■ AIM
Write the material out again, line by line, exactly as it is.

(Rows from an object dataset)

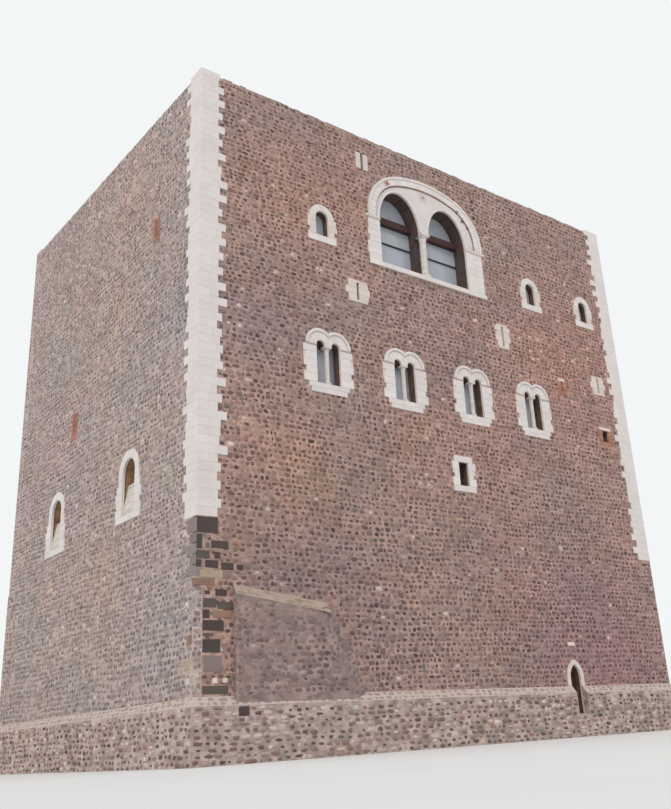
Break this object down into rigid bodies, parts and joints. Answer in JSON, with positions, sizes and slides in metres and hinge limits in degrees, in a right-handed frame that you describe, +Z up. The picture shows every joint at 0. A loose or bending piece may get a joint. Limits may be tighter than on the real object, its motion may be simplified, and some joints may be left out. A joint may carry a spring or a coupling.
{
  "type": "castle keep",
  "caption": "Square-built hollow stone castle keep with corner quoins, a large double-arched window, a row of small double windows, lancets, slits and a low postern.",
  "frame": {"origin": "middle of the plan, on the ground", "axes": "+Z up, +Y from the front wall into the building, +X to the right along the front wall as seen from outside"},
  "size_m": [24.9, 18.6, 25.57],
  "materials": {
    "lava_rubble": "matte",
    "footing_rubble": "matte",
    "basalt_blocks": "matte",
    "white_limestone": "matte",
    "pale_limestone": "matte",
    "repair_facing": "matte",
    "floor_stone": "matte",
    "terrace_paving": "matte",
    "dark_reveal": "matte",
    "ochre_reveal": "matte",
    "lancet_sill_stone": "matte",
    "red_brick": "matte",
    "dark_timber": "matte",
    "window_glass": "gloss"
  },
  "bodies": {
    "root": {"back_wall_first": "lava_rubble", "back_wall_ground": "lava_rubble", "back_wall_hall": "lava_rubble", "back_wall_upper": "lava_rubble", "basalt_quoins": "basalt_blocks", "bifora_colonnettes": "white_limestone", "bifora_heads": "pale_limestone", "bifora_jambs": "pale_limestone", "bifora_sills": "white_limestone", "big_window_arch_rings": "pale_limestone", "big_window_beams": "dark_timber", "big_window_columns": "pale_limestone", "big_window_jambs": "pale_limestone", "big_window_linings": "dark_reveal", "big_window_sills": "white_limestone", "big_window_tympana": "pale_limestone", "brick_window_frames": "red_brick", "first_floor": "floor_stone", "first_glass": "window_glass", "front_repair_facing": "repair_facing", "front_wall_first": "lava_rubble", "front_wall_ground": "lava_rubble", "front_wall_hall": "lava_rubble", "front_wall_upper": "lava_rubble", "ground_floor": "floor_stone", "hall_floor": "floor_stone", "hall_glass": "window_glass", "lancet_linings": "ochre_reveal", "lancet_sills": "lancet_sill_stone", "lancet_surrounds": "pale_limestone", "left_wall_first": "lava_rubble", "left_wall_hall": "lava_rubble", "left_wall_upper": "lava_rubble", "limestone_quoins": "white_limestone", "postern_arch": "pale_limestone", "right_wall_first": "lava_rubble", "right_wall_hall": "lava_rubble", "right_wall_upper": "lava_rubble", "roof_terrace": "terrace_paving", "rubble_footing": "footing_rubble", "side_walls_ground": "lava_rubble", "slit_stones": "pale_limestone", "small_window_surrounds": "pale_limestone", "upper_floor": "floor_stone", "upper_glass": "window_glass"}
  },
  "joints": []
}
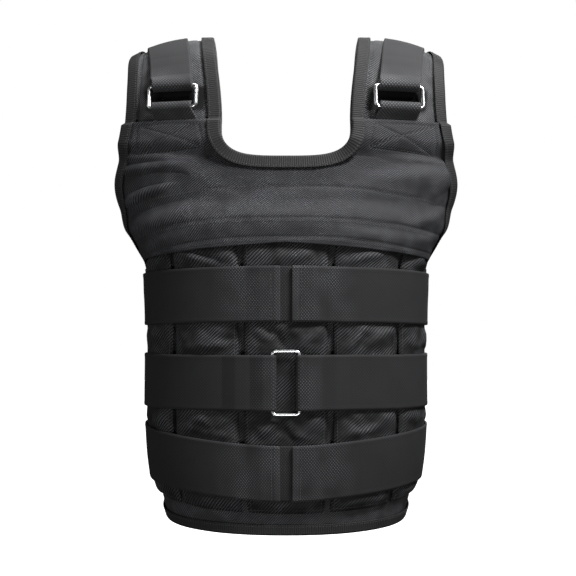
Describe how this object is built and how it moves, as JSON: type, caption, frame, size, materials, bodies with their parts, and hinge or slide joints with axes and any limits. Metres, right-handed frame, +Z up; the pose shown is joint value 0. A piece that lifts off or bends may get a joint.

■ ANSWER FOR THIS EXERCISE
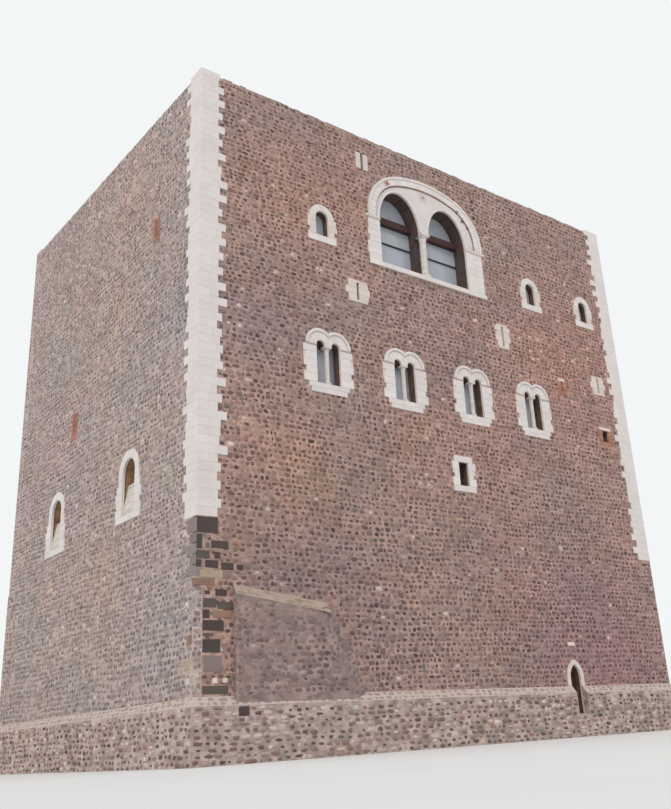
Break this object down into rigid bodies, parts and joints. Answer in JSON, with positions, sizes and slides in metres and hinge limits in degrees, in a right-handed frame that you describe, +Z up. The picture shows every joint at 0. A loose or bending piece may get a joint. Limits may be tighter than on the real object, its motion may be simplified, and some joints may be left out. A joint may carry a spring or a coupling.
{
  "type": "castle keep",
  "caption": "Square-built hollow stone castle keep with corner quoins, a large double-arched window, a row of small double windows, lancets, slits and a low postern.",
  "frame": {"origin": "middle of the plan, on the ground", "axes": "+Z up, +Y from the front wall into the building, +X to the right along the front wall as seen from outside"},
  "size_m": [24.9, 18.6, 25.57],
  "materials": {
    "lava_rubble": "matte",
    "footing_rubble": "matte",
    "basalt_blocks": "matte",
    "white_limestone": "matte",
    "pale_limestone": "matte",
    "repair_facing": "matte",
    "floor_stone": "matte",
    "terrace_paving": "matte",
    "dark_reveal": "matte",
    "ochre_reveal": "matte",
    "lancet_sill_stone": "matte",
    "red_brick": "matte",
    "dark_timber": "matte",
    "window_glass": "gloss"
  },
  "bodies": {
    "root": {"back_wall_first": "lava_rubble", "back_wall_ground": "lava_rubble", "back_wall_hall": "lava_rubble", "back_wall_upper": "lava_rubble", "basalt_quoins": "basalt_blocks", "bifora_colonnettes": "white_limestone", "bifora_heads": "pale_limestone", "bifora_jambs": "pale_limestone", "bifora_sills": "white_limestone", "big_window_arch_rings": "pale_limestone", "big_window_beams": "dark_timber", "big_window_columns": "pale_limestone", "big_window_jambs": "pale_limestone", "big_window_linings": "dark_reveal", "big_window_sills": "white_limestone", "big_window_tympana": "pale_limestone", "brick_window_frames": "red_brick", "first_floor": "floor_stone", "first_glass": "window_glass", "front_repair_facing": "repair_facing", "front_wall_first": "lava_rubble", "front_wall_ground": "lava_rubble", "front_wall_hall": "lava_rubble", "front_wall_upper": "lava_rubble", "ground_floor": "floor_stone", "hall_floor": "floor_stone", "hall_glass": "window_glass", "lancet_linings": "ochre_reveal", "lancet_sills": "lancet_sill_stone", "lancet_surrounds": "pale_limestone", "left_wall_first": "lava_rubble", "left_wall_hall": "lava_rubble", "left_wall_upper": "lava_rubble", "limestone_quoins": "white_limestone", "postern_arch": "pale_limestone", "right_wall_first": "lava_rubble", "right_wall_hall": "lava_rubble", "right_wall_upper": "lava_rubble", "roof_terrace": "terrace_paving", "rubble_footing": "footing_rubble", "side_walls_ground": "lava_rubble", "slit_stones": "pale_limestone", "small_window_surrounds": "pale_limestone", "upper_floor": "floor_stone", "upper_glass": "window_glass"}
  },
  "joints": []
}
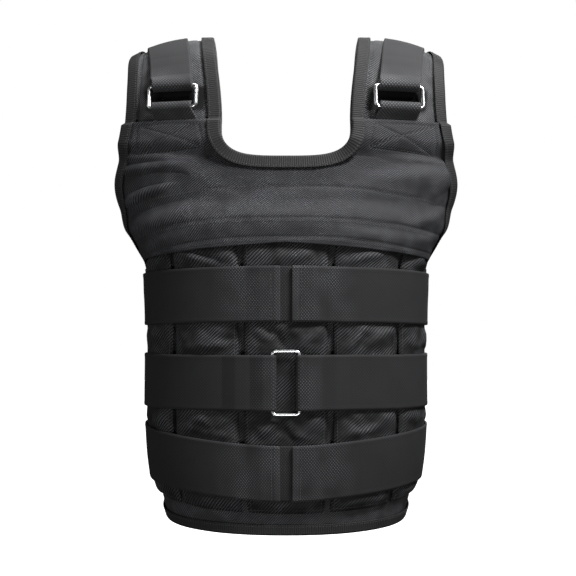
Describe how this object is built and how it moves, as JSON: type, caption, frame, size, materials, bodies with their parts, and hinge or slide joints with axes and any limits. Metres, right-handed frame, +Z up; the pose shown is joint value 0. A piece that lifts off or bends may get a joint.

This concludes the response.